▶ [What to produce]: The required output is the exact run of lines from the line containing "(best.volume() / p.solid.volume()).toFixed(2)]);" to the line containing "obj.matrix_world = Matrix.Identity(4)", inclusive, and nothing besides.

▶ [Data supplied]:
· · ·
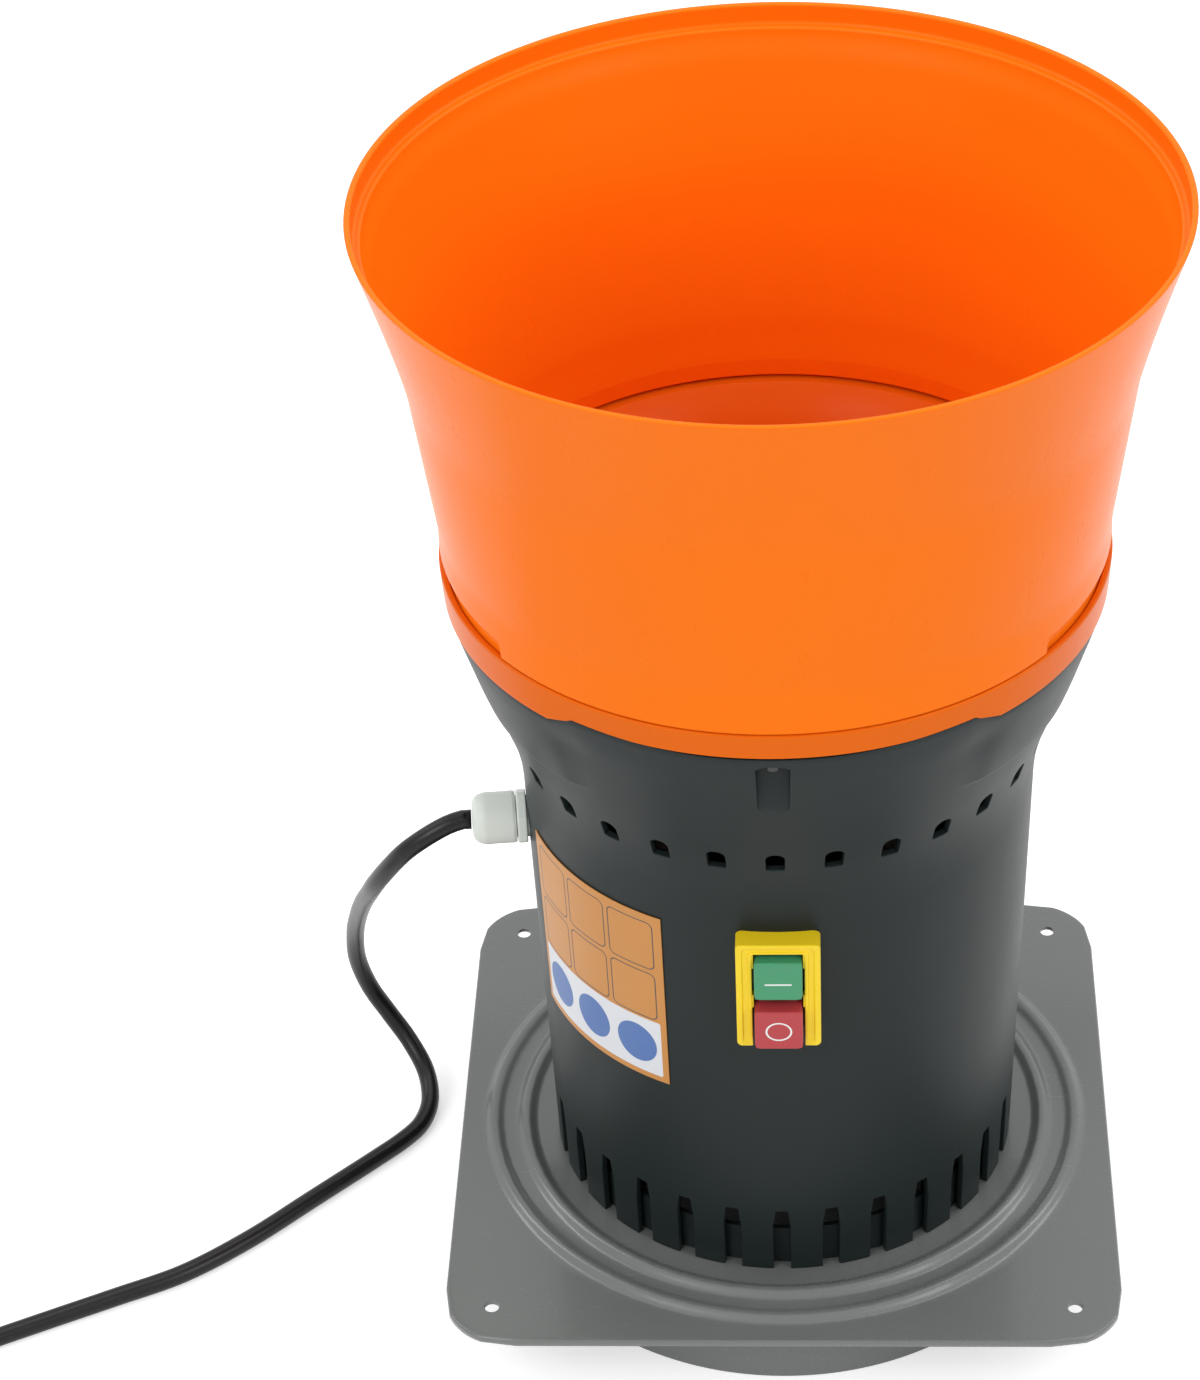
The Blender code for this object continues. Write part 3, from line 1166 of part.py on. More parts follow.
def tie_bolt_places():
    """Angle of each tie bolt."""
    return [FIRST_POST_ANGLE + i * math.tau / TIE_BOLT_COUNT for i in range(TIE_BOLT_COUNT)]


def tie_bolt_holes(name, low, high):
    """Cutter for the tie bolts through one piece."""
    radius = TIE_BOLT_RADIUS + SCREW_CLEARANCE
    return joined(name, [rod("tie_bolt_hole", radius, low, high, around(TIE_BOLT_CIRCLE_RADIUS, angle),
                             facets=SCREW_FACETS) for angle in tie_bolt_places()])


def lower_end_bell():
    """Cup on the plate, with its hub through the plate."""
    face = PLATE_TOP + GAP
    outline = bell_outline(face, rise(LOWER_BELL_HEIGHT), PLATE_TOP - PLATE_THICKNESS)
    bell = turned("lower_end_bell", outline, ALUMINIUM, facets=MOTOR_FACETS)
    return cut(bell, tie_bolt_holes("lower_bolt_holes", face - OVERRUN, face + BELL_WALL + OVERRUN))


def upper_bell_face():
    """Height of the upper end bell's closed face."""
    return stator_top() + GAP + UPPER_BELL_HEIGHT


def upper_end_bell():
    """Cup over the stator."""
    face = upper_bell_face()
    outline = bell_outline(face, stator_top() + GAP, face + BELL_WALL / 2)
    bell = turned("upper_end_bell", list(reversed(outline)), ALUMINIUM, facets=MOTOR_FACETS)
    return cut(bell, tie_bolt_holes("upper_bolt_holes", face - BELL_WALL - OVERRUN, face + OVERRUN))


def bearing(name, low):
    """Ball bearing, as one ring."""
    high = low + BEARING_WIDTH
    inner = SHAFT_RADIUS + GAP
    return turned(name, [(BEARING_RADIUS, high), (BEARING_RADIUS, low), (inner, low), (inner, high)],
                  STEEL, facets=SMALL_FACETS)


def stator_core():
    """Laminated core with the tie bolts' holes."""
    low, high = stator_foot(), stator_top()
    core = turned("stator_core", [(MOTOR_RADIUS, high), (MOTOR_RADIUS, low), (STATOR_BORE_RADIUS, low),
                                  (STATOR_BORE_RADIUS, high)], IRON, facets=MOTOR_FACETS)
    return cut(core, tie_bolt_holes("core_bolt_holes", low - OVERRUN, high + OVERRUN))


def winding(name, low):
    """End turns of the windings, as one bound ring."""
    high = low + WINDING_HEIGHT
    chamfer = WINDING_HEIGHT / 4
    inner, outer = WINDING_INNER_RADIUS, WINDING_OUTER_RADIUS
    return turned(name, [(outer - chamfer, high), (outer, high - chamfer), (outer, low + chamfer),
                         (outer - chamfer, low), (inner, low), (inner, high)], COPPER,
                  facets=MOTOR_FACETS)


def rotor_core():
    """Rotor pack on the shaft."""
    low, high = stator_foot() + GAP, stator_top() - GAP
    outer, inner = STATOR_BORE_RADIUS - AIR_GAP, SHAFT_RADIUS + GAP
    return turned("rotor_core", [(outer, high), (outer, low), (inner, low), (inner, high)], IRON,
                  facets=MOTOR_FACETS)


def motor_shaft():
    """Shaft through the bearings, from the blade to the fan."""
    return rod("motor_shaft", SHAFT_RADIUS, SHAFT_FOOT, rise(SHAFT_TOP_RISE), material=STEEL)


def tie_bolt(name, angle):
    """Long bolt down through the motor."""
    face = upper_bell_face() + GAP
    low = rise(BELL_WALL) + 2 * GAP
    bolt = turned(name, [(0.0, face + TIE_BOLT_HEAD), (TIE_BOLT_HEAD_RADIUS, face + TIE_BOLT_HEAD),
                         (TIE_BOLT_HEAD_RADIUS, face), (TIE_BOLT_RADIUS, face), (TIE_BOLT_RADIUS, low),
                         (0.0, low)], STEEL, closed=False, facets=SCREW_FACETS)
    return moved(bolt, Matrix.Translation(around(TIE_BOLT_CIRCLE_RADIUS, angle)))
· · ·
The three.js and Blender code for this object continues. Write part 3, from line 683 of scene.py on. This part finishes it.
· · ·
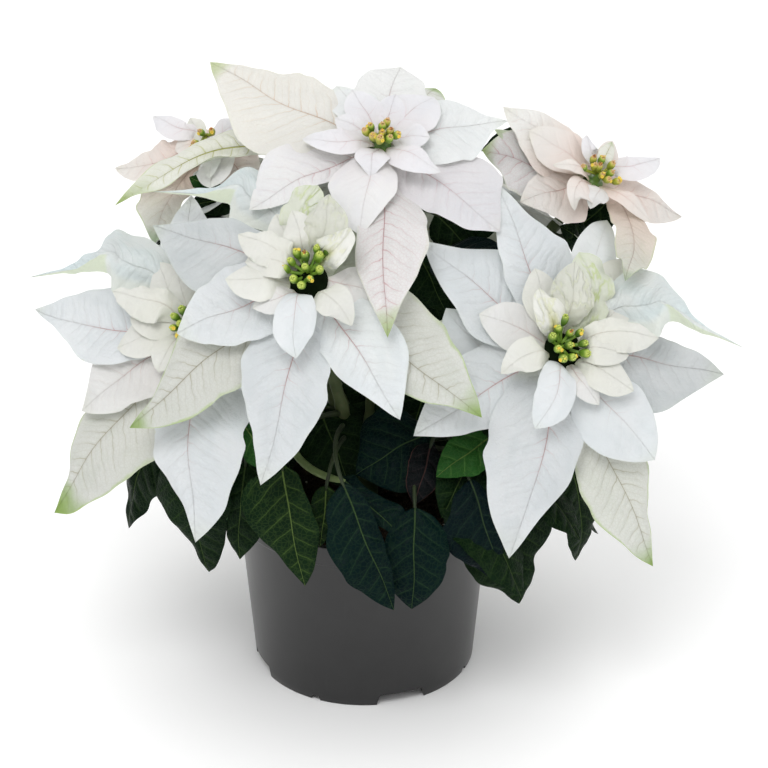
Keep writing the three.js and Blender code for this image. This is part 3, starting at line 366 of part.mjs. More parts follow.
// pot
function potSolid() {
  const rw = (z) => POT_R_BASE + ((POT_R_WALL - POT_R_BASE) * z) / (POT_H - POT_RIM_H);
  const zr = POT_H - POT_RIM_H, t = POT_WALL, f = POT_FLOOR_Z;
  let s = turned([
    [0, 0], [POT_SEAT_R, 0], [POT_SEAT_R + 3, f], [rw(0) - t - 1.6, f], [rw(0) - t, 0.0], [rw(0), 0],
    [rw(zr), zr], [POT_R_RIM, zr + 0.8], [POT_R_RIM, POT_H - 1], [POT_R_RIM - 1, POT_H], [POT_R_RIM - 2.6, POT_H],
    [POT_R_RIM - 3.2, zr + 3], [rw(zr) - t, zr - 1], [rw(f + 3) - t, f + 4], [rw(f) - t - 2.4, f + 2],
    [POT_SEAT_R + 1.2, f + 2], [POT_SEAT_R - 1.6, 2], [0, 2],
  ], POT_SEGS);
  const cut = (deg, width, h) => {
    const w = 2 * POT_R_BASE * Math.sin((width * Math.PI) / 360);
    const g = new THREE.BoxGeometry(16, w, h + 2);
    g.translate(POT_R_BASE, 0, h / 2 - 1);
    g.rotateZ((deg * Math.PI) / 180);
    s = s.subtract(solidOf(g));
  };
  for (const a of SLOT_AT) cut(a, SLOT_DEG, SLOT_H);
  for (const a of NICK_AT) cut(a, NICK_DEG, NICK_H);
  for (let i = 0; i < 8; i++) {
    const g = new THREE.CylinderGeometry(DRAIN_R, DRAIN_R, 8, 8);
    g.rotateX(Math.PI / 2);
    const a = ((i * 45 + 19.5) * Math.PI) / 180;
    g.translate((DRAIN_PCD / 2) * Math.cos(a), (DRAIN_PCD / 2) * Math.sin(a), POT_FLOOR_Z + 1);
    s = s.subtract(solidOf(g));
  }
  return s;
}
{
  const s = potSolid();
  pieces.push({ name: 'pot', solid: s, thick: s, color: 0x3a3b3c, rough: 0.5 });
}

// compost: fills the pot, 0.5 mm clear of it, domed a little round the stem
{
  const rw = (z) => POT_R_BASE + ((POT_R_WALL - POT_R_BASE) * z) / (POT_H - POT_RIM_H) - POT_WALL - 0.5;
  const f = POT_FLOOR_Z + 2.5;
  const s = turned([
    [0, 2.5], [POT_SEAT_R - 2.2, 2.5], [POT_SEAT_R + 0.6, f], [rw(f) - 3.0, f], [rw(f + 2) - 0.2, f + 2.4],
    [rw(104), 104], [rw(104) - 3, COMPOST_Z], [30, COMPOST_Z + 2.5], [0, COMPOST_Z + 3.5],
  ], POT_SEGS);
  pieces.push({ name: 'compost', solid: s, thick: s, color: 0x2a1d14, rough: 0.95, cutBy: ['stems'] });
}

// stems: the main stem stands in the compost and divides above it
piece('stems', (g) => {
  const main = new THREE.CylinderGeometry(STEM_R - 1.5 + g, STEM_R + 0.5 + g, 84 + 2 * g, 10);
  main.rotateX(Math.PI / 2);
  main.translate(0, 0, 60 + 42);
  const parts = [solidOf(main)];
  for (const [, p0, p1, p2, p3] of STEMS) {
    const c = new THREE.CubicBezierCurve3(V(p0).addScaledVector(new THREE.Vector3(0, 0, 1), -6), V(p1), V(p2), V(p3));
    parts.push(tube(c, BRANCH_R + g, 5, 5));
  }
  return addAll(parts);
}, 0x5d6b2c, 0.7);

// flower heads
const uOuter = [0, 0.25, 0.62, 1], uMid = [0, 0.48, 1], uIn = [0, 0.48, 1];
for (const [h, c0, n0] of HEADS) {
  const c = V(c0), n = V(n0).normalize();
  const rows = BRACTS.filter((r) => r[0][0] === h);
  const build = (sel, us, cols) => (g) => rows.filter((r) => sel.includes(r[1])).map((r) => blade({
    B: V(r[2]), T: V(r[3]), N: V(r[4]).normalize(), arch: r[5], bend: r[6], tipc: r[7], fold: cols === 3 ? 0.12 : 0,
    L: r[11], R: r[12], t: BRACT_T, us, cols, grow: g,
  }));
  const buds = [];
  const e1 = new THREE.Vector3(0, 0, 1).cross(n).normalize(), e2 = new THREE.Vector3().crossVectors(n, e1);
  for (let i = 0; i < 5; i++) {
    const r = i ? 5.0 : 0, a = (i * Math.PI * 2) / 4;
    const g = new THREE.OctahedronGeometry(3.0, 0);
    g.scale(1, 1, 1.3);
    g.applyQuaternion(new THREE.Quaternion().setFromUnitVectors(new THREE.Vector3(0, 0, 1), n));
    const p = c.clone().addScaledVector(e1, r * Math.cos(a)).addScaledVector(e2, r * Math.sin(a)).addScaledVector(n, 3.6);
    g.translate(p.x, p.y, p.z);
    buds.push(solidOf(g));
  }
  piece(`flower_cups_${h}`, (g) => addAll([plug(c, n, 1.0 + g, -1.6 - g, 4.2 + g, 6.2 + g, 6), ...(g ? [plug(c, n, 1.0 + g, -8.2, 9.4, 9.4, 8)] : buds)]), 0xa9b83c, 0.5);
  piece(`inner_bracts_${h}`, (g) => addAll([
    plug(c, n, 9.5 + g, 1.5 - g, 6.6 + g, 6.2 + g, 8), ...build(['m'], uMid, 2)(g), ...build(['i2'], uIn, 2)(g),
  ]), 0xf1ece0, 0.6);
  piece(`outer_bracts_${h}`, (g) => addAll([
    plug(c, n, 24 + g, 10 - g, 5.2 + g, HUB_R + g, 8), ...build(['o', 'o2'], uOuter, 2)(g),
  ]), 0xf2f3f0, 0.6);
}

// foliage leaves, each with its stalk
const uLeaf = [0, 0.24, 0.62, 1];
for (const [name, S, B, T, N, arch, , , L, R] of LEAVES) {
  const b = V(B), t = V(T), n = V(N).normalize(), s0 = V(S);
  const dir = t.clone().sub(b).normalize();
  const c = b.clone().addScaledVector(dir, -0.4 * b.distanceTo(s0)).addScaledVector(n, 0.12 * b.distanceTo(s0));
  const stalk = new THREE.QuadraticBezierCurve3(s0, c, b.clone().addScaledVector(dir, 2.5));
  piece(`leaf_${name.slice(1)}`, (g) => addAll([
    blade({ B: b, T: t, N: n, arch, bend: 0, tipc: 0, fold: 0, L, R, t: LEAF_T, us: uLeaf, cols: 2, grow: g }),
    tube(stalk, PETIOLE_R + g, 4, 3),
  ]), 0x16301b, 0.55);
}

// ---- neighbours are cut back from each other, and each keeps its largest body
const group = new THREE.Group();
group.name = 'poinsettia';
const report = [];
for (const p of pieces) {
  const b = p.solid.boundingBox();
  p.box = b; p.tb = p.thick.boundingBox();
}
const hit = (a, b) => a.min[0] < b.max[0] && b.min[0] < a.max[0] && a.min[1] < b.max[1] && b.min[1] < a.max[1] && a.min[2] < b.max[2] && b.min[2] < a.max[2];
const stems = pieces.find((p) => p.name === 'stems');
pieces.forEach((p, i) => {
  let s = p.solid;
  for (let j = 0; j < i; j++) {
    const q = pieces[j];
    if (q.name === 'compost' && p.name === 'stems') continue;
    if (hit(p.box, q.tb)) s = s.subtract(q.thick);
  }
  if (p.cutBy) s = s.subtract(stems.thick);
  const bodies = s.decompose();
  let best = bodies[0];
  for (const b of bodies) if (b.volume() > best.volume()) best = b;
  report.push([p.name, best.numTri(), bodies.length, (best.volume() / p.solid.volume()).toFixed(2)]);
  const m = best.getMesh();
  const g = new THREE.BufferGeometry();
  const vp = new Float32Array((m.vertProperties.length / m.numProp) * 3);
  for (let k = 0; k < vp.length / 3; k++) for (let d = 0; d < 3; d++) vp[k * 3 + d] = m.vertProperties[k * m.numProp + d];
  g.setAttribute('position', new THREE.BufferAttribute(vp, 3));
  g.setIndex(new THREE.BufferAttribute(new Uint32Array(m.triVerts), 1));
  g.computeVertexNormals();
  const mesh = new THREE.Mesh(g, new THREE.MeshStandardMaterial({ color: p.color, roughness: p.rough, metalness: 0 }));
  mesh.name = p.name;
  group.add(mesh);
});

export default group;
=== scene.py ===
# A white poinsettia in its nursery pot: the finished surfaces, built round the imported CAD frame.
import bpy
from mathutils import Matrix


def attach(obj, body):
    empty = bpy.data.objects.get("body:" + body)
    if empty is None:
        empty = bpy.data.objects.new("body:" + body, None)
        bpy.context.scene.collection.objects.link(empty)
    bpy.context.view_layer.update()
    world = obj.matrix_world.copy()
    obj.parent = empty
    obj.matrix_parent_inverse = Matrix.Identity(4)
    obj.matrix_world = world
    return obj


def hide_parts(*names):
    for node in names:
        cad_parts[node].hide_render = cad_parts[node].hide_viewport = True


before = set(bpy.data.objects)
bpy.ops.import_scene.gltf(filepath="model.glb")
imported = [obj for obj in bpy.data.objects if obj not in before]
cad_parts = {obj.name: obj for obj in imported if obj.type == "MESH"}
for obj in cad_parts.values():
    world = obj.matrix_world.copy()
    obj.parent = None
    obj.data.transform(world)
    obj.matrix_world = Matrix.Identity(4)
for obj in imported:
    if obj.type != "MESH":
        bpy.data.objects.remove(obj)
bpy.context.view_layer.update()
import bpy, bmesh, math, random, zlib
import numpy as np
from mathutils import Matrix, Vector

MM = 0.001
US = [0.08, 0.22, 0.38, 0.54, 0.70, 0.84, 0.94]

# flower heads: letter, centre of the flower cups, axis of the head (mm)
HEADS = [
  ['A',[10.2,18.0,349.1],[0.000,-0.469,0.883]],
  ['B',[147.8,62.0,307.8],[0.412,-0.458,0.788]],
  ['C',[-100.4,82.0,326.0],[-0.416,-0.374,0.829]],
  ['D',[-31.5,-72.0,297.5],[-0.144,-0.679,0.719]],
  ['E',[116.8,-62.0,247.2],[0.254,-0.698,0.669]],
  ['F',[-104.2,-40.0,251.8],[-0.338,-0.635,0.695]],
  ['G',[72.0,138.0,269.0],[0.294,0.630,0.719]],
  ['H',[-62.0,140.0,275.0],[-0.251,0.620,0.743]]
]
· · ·
▶ [Answer to the task]:
  report.push([p.name, best.numTri(), bodies.length, (best.volume() / p.solid.volume()).toFixed(2)]);
  const m = best.getMesh();
  const g = new THREE.BufferGeometry();
  const vp = new Float32Array((m.vertProperties.length / m.numProp) * 3);
  for (let k = 0; k < vp.length / 3; k++) for (let d = 0; d < 3; d++) vp[k * 3 + d] = m.vertProperties[k * m.numProp + d];
  g.setAttribute('position', new THREE.BufferAttribute(vp, 3));
  g.setIndex(new THREE.BufferAttribute(new Uint32Array(m.triVerts), 1));
  g.computeVertexNormals();
  const mesh = new THREE.Mesh(g, new THREE.MeshStandardMaterial({ color: p.color, roughness: p.rough, metalness: 0 }));
  mesh.name = p.name;
  group.add(mesh);
});

export default group;
=== scene.py ===
# A white poinsettia in its nursery pot: the finished surfaces, built round the imported CAD frame.
import bpy
from mathutils import Matrix


def attach(obj, body):
    empty = bpy.data.objects.get("body:" + body)
    if empty is None:
        empty = bpy.data.objects.new("body:" + body, None)
        bpy.context.scene.collection.objects.link(empty)
    bpy.context.view_layer.update()
    world = obj.matrix_world.copy()
    obj.parent = empty
    obj.matrix_parent_inverse = Matrix.Identity(4)
    obj.matrix_world = world
    return obj


def hide_parts(*names):
    for node in names:
        cad_parts[node].hide_render = cad_parts[node].hide_viewport = True


before = set(bpy.data.objects)
bpy.ops.import_scene.gltf(filepath="model.glb")
imported = [obj for obj in bpy.data.objects if obj not in before]
cad_parts = {obj.name: obj for obj in imported if obj.type == "MESH"}
for obj in cad_parts.values():
    world = obj.matrix_world.copy()
    obj.parent = None
    obj.data.transform(world)
    obj.matrix_world = Matrix.Identity(4)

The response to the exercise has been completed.